Tingginya tingkat kepuasan masyarakat di era Jokowi pun menjadi sorotan. Hal tersebut menurutnya karena banyaknya program yang dapat dirasakan langsung oleh masyarakat.
“Kenapa rakyatnya puas yang tidak jadi kaya? Karena fungsi pemerintahan, fungsi program-program yang langsung rakyat akan mempengaruhi popularitas atau kepuasan masyarakat terhadap mimpinya terhadap Presiden. Jadi program-program tadi tidak bisa dihapuskan,” tegasnya.
Maka dari itu, Purbaya menilai pentingnya stabilitas sistem perbankan agar sektor keuangan dapat menopang pertumbuhan. Pasalnya, Presiden Prabowo Subianto memiliki target pertumbuhan ekonomi hingga 8% pada 2029 mendatang.
“Pertumbuhan yang berimbang, dua mesin dijalankan bareng-bareng.

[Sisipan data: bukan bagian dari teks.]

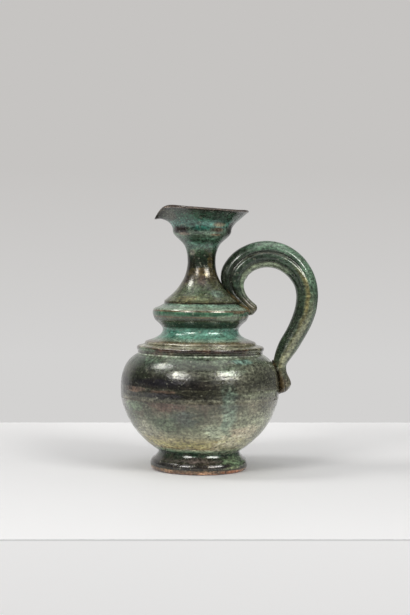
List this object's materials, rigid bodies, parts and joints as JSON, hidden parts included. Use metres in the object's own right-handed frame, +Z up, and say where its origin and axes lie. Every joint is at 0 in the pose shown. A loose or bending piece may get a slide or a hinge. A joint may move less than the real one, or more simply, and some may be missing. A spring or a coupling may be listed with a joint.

Kalau tadi mesin fiskal jalan, mesin private jalan, harusnya pertumbuhan ekonomi 6,5 sampai 7 persen enggak susah-susah amat untuk dicapai. Kalau 8 persen mungkin pakai usaha sedikit, tapi itu juga bukan hal yang mustahil,” ujarnya.
LPS sudah menjalankan apa yang menjadi pandangan Sumitro, yaitu stabilitas sistem perbankan penting sekali untuk menjaga stabilitas ekonomi dan memastikan uang di bank untuk membangun masyarakat secara keseluruhan, menjamin sistem keuangan tidak berdampak seburuk waktu itu.
“LPS aktif memberikan konstribusi ke masyarakat umum melalui penguatan IT di BPS. Kita buat IT gratis sehingga bisa menjalankan fungsinya untuk membantu UMKM,” kata Purbaya.